Imagine this. Imagine that all your friends have read the Protocols of the Elders of Zion, together with all the stories of medieval blood libel, and they believe every word. You can protest– but they read it on the internet, The Guardian and the Electronic Intifada, so it must be true! If you try to explain that we do NOT run the banks and the media, nor were we behind 9/11, nor do we control ISIS, nor murder children (or steal their organs, or use their blood to bake Welshcakes), you are told that of course you would like to believe this about your own treacherous people, but your friend knows best– and what is more, you are trying to Stifle Free Speech.
Then you are treated to a discussion about how your friend must, in good conscience, stand up and boldly speak out against the murder of children and all the other evils that the Protocols (old and new) accuse your people of committing, because murdering children is wrong, and genocide is wrong, and apartheid is wrong, and attempting world domination is also to be deplored.
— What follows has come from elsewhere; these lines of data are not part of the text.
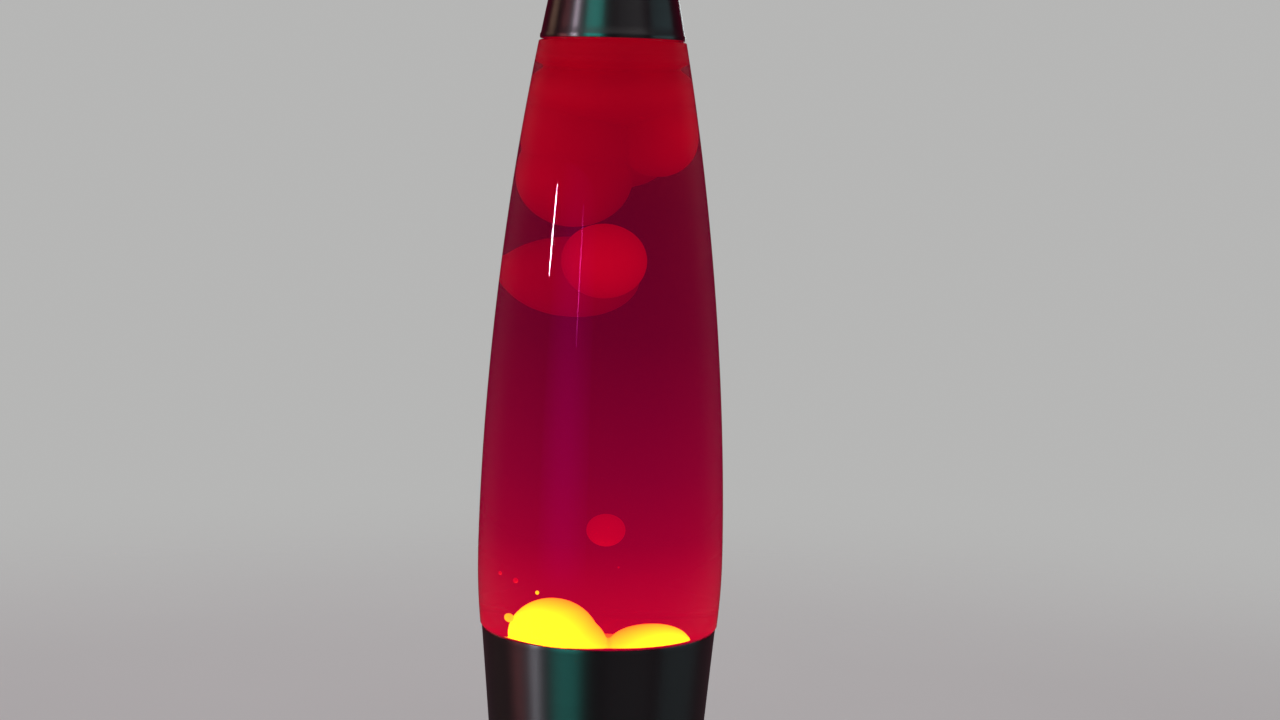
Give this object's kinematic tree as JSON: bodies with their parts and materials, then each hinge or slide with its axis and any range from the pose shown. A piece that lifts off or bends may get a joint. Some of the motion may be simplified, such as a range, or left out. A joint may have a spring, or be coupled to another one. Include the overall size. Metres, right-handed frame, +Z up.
{
  "type": "lava lamp",
  "caption": "Table lamp with a sealed tapered glass bottle of purple liquid and drifting wax, under a spun metal cap, on an hourglass metal base that hides its bulb.",
  "frame": {"origin": "centre of the lamp's footprint, on the table that its rubber feet stand on", "axes": "+Z up along the lamp's axis, -Y towards the front, +Y towards the cord inlet, +X to the right seen from the front"},
  "size_m": [0.11, 0.11, 0.4],
  "materials": {
    "brushed_aluminium": "brushed round the axis",
    "clear_glass": "polished",
    "purple_liquid": "clear, strongly dyed",
    "yellow_wax": "glowing wax",
    "red_wax": "satin wax",
    "steel_wire": "bright drawn",
    "crown_steel": "gold lacquer",
    "seal_liner": "matte",
    "frosted_glass": "frosted",
    "nickel": "nickel plated",
    "black_vitrite": "glassy",
    "cream_ceramic": "unglazed",
    "brass": "stamped",
    "zinc_steel": "zinc plated",
    "white_plastic": "moulded",
    "brown_insulation": "extruded",
    "blue_insulation": "extruded",
    "green_insulation": "extruded, with a yellow stripe",
    "black_rubber": "moulded"
  },
  "bodies": {
    "base": {"base_upper_cone": "brushed_aluminium", "base_foot_cone": "brushed_aluminium", "bottle_seat": "zinc_steel", "bottom_plate": "zinc_steel", "rubber_foot_1": "black_rubber", "rubber_foot_2": "black_rubber", "rubber_foot_3": "black_rubber", "rubber_foot_4": "black_rubber", "cord_grommet": "black_rubber", "waist_screw_1": "zinc_steel", "waist_screw_2": "zinc_steel", "waist_screw_3": "zinc_steel", "waist_nut_1": "zinc_steel", "waist_nut_2": "zinc_steel", "waist_nut_3": "zinc_steel", "plate_screw_1": "zinc_steel", "plate_screw_2": "zinc_steel", "plate_screw_3": "zinc_steel", "lampholder_bracket": "zinc_steel", "bracket_screw_1": "zinc_steel", "bracket_screw_2": "zinc_steel", "bracket_nut_1": "zinc_steel", "bracket_nut_2": "zinc_steel", "holder_nipple": "zinc_steel", "holder_locknut": "zinc_steel", "lampholder_body": "cream_ceramic", "lampholder_sleeve": "brass", "lampholder_contact": "brass", "terminal_block": "white_plastic", "terminal_screw_1": "zinc_steel", "terminal_screw_2": "zinc_steel", "terminal_screw_3": "zinc_steel", "lead_live": "brown_insulation", "lead_neutral": "blue_insulation", "lead_earth": "green_insulation", "earth_tag": "brass", "earth_screw": "zinc_steel"},
    "bottle": {"glass_bottle": "clear_glass", "liquid_fill": "purple_liquid", "crown_closure": "crown_steel", "crown_seal": "seal_liner", "heat_coil": "steel_wire", "wax_pool": "yellow_wax"},
    "cap": {"cap_shell": "brushed_aluminium"},
    "bulb_foot": {"bulb_contact": "nickel"},
    "bulb": {"bulb_envelope": "frosted_glass", "bulb_screw_shell": "nickel", "bulb_insulator": "black_vitrite", "bulb_stem": "clear_glass", "bulb_filament": "steel_wire"},
    "riser": {"wax_riser": "red_wax"},
    "bead": {"wax_bead": "red_wax"},
    "front_blob": {"wax_blob_front": "red_wax"},
    "back_blob": {"wax_blob_back": "red_wax"},
    "top_mass": {"wax_top_mass": "red_wax"}
  },
  "joints": [
    {"name": "bottle_lift", "type": "slide", "parent": "base", "child": "bottle", "axis": [0, 0, 1], "range_m": [0, 0.08]},
    {"name": "cap_lift", "type": "slide", "parent": "bottle", "child": "cap", "axis": [0, 0, 1], "range_m": [0, 0.05]},
    {"name": "bulb_rise", "type": "slide", "parent": "base", "child": "bulb_foot", "axis": [0, 0, 1], "range_m": [0, 0.0128]},
    {"name": "bulb_turn", "type": "hinge", "parent": "bulb_foot", "child": "bulb", "pos_m": [0, 0, 0.0235], "axis": [0, 0, 1], "range_deg": [0, 1620]},
    {"name": "riser_drift", "type": "slide", "parent": "bottle", "child": "riser", "axis": [0, 0, 1], "range_m": [-0.012, 0.04]},
    {"name": "bead_drift", "type": "slide", "parent": "bottle", "child": "bead", "axis": [0, 0, 1], "range_m": [0, 0.045]},
    {"name": "front_blob_drift", "type": "slide", "parent": "bottle", "child": "front_blob", "axis": [0, 0, 1], "range_m": [-0.025, 0.002]},
    {"name": "back_blob_drift", "type": "slide", "parent": "bottle", "child": "back_blob", "axis": [0, 0, 1], "range_m": [-0.025, 0.001]},
    {"name": "top_mass_sink", "type": "slide", "parent": "bottle", "child": "top_mass", "axis": [0, 0, 1], "range_m": [-0.002, 0]}
  ],
  "couplings": [
    {"joint": "bulb_rise", "follows": "bulb_turn", "m_per_rad": 0.00044882}
  ]
}
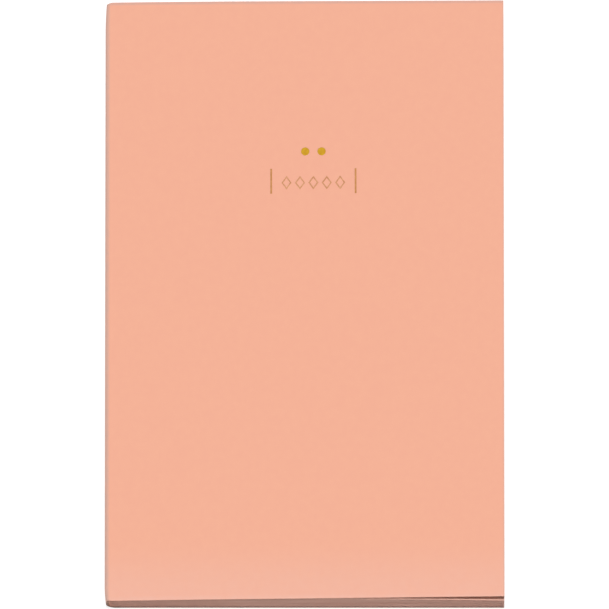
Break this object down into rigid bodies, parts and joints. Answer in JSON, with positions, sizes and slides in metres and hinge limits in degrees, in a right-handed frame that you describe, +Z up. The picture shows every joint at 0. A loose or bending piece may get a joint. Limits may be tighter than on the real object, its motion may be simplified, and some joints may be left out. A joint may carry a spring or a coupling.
{
  "type": "notebook",
  "caption": "Flush-cut softcover notebook with a rounded spine, tinted page edges and a small stamped foil ornament; the front cover springs up a little at the fore-edge.",
  "frame": {"origin": "on the table, under the middle of the box round the closed notebook", "axes": "+X from the spine to the fore-edge, +Y from the tail to the head, +Z up out of the front cover"},
  "size_m": [0.1396, 0.216, 0.0158],
  "materials": {
    "cover_card": "soft matte coated card",
    "page_edges": "matte, edges tinted to match the cover",
    "endpaper": "matte uncoated, tinted to match the cover",
    "mull": "matte glued gauze",
    "gold_foil": "satin"
  },
  "bodies": {
    "block": {"page_block": "page_edges", "front_flyleaf": "endpaper", "back_flyleaf": "endpaper", "spine_lining": "mull", "spine_cover": "cover_card"},
    "front": {"front_cover": "cover_card", "front_pastedown": "endpaper", "foil_dots": "gold_foil", "foil_bars": "gold_foil", "foil_lozenges": "gold_foil"},
    "back": {"back_cover": "cover_card", "back_pastedown": "endpaper"}
  },
  "joints": [
    {"name": "front_cover_hinge", "type": "hinge", "parent": "block", "child": "front", "pos_m": [-0.06836, 0, 0.01066], "axis": [0, -1, 0], "range_deg": [0, 178]},
    {"name": "back_cover_hinge", "type": "hinge", "parent": "block", "child": "back", "pos_m": [-0.06913, 0, 0.00171], "axis": [0, 1, 0], "range_deg": [0, 179]}
  ]
}
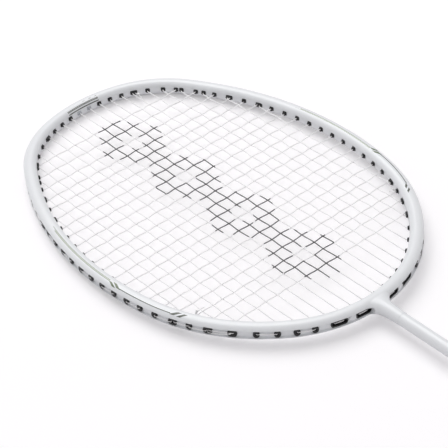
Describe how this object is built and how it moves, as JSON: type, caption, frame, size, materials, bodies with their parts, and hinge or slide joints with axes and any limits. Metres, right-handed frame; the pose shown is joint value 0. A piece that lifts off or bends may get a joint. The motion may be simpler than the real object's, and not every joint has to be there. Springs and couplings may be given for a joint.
{
  "type": "badminton racket",
  "caption": "Strung badminton racket: rounded composite head frame with a neck, slim round shaft, cone cap and eight-sided wrapped handle with a flared butt.",
  "frame": {"origin": "centre of the butt cap's end face", "axes": "+X along the racket from the butt to the tip of the head, +Y across the head in the plane of the strings, +Z square to the string bed"},
  "size_m": [0.675, 0.193, 0.0302],
  "materials": {
    "frame_lacquer": "white lacquer over a carbon composite tube",
    "shaft_lacquer": "white lacquer over a carbon composite tube",
    "joint_resin": "moulded reinforced resin",
    "string_nylon": "white braided nylon with a clear coating",
    "handle_wood": "sanded bare hardwood",
    "cap_plastic": "moulded white plastic",
    "cone_plastic": "moulded white plastic",
    "grip_rubber": "soft foamed polyurethane tape",
    "band_tape": "thin self-adhesive vinyl tape",
    "pale_grommet": "moulded white nylon",
    "dark_grommet": "moulded black nylon"
  },
  "bodies": {
    "root": {"head_frame": "frame_lacquer", "throat_joint": "joint_resin", "shaft": "shaft_lacquer", "main_string": "string_nylon", "cross_string": "string_nylon", "tie_off_knots": "string_nylon", "handle_core": "handle_wood", "butt_cap": "cap_plastic", "cone_cap": "cone_plastic", "grip": "grip_rubber", "grip_band": "band_tape", "centre_grommets": "pale_grommet", "tip_grommets": "dark_grommet", "left_grommets": "dark_grommet", "right_grommets": "dark_grommet", "throat_grommets": "dark_grommet", "shared_grommets": "dark_grommet", "tie_off_grommets": "dark_grommet", "twin_grommets": "dark_grommet"}
  },
  "joints": []
}
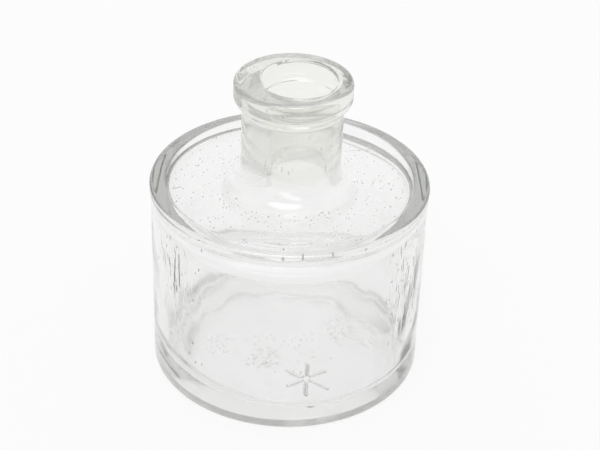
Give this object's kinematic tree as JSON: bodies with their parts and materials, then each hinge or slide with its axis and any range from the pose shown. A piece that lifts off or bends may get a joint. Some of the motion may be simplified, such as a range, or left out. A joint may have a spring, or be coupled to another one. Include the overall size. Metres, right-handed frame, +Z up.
{
  "type": "round glass bottle",
  "caption": "Squat round clear glass bottle with a raised flat rim round a sunk shoulder, a short neck, a thick collar lip and an open mouth.",
  "frame": {"origin": "middle of the underside, on the plane that the bottle stands on", "axes": "+Z up along the bottle's axis, +Y towards the back of the pictured view, +X to its right"},
  "size_m": [0.06, 0.06, 0.0685],
  "materials": {
    "glass": "clear old moulded glass, faintly grey-green where it is thick, with small seeds"
  },
  "bodies": {
    "root": {"lip": "glass", "neck": "glass", "shoulder": "glass", "rim": "glass", "body_wall": "glass", "base": "glass"}
  },
  "joints": []
}
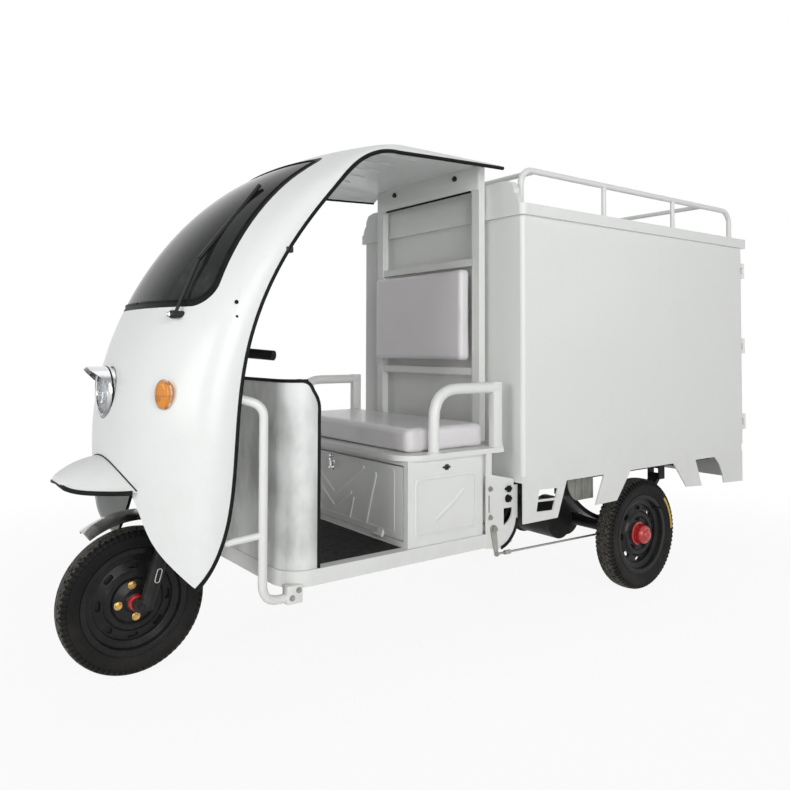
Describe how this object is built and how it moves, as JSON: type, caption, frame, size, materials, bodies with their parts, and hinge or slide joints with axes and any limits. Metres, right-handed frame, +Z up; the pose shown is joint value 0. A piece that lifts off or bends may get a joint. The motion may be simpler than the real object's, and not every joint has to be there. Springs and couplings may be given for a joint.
{
  "type": "electric cargo tricycle",
  "caption": "Electric cargo tricycle with a moulded open-sided cab and windscreen, bench seat on a battery box, closed rear cargo box with double doors and a roof rack.",
  "frame": {"origin": "on the ground, in the middle of the overall length and width", "axes": "+X to the vehicle's left, +Y towards the tail, +Z up"},
  "size_m": [1.06, 3.066, 1.742],
  "materials": {
    "shell_white": "gloss moulded plastic, white",
    "white_paint": "gloss white stoved paint on sheet steel",
    "tinted_glass": "dark tinted laminated glass",
    "black_rubber": "matt black rubber",
    "black_plastic": "matt black plastic",
    "chrome": "bright chrome",
    "clear_lens": "clear moulded lens",
    "amber_lens": "clear amber plastic",
    "red_lens": "clear red plastic",
    "red_plastic": "gloss red plastic",
    "black_paint": "satin black paint",
    "black_rim": "satin black enamel",
    "stainless": "polished stainless sheet",
    "zinc_steel": "zinc plated steel",
    "bare_steel": "chequered steel sheet",
    "dark_steel": "dark dusty paint",
    "tyre_rubber": "black tyre rubber",
    "grey_vinyl": "pale grey vinyl"
  },
  "bodies": {
    "chassis": {"backrest_cushion": "grey_vinyl", "backrest_frame": "white_paint", "battery_pack": "black_plastic", "box_floor": "bare_steel", "box_front_wall": "white_paint", "box_roof": "white_paint", "box_side_left": "white_paint", "box_side_right": "white_paint", "brake_rod_left": "zinc_steel", "brake_rod_right": "zinc_steel", "cab_shell": "shell_white", "chassis_frame": "black_paint", "drive_motor": "black_paint", "floor_frame": "white_paint", "floor_mat": "black_rubber", "guard_bar_left": "white_paint", "guard_bar_right": "white_paint", "headlight": "chrome", "headlight_lens": "clear_lens", "leaf_spring_left": "black_paint", "leaf_spring_right": "black_paint", "leg_shield": "shell_white", "rear_axle": "black_paint", "rear_bumper": "white_paint", "rear_mudguard_left": "dark_steel", "rear_mudguard_right": "dark_steel", "roof_rack": "white_paint", "seat_box": "white_paint", "seat_cushion": "grey_vinyl", "seat_tray": "white_paint", "side_bracket_left": "white_paint", "side_bracket_right": "white_paint", "side_skirt_left": "white_paint", "side_skirt_right": "white_paint", "tail_lamp_left": "red_lens", "tail_lamp_right": "red_lens", "turn_signal_left": "amber_lens", "turn_signal_right": "amber_lens", "upper_mudguard": "shell_white", "windscreen": "tinted_glass", "windscreen_seal": "black_rubber", "wiper": "black_plastic"},
    "steering": {"fork": "black_paint", "handlebar": "black_paint", "front_mudguard": "stainless", "instrument_pod": "black_plastic"},
    "front_wheel": {"front_tyre": "tyre_rubber", "front_rim": "black_rim", "wheel_cap_front": "red_plastic"},
    "rear_wheel_left": {"rear_tyre_left": "tyre_rubber", "rear_rim_left": "black_rim", "wheel_cap_left": "red_plastic"},
    "rear_wheel_right": {"rear_tyre_right": "tyre_rubber", "rear_rim_right": "black_rim", "wheel_cap_right": "red_plastic"},
    "door_left": {"rear_door_left": "white_paint"},
    "door_right": {"rear_door_right": "white_paint"},
    "seat_door": {"seat_box_door": "white_paint"}
  },
  "joints": [
    {"name": "steering", "type": "hinge", "parent": "chassis", "child": "steering", "pos_m": [0, -1.242, 0.2285], "axis": [0, 0.2756, 0.9613], "range_deg": [-30, 30]},
    {"name": "front_wheel_spin", "type": "hinge", "parent": "steering", "child": "front_wheel", "pos_m": [0, -1.297, 0.2285], "axis": [1, 0, 0], "continuous": true},
    {"name": "rear_wheel_left_spin", "type": "hinge", "parent": "chassis", "child": "rear_wheel_left", "pos_m": [0.448, 0.717, 0.234], "axis": [1, 0, 0], "continuous": true},
    {"name": "rear_wheel_right_spin", "type": "hinge", "parent": "chassis", "child": "rear_wheel_right", "pos_m": [-0.448, 0.717, 0.234], "axis": [1, 0, 0], "continuous": true},
    {"name": "rear_door_left_hinge", "type": "hinge", "parent": "chassis", "child": "door_left", "pos_m": [0.511, 1.516, 1.03], "axis": [0, 0, 1], "range_deg": [-110, 0]},
    {"name": "rear_door_right_hinge", "type": "hinge", "parent": "chassis", "child": "door_right", "pos_m": [-0.511, 1.516, 1.03], "axis": [0, 0, 1], "range_deg": [0, 110]},
    {"name": "seat_door_hinge", "type": "hinge", "parent": "chassis", "child": "seat_door", "pos_m": [0, -0.543, 0.381], "axis": [1, 0, 0], "range_deg": [0, 88]}
  ]
}
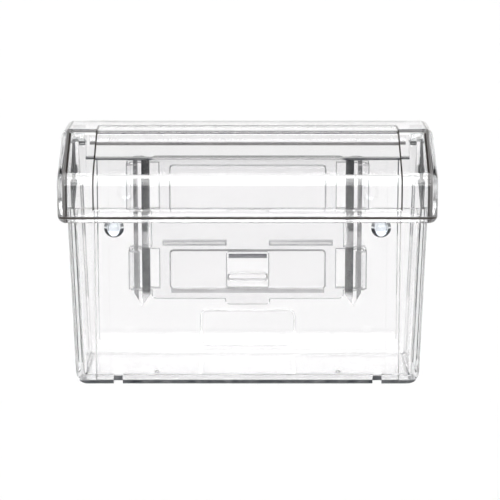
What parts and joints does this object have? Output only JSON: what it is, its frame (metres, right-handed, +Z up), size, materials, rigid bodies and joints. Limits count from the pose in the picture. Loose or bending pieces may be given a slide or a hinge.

There is absolutely nothing you can say to convince them that we are not actually doing all these terrible things. Then these virtuous anti-Semites portray themselves as standing up to evil and ‘speaking truth to power’, because they are brave and ethical and you– you Jew– are manipulative and duplicitous, and playing the ‘race card’ or the ‘anti-Semitism card’ or ‘the Holocaust card’ in order to wheedle your way into undeserved sympathy or political power.
Because Jews are powerful, aren’t we? All that control over the Guardian and the BBC and the Electronic Intifada. All that control over what? Just one tiny, multi-ethnic, multi-faith country about the size of Wales.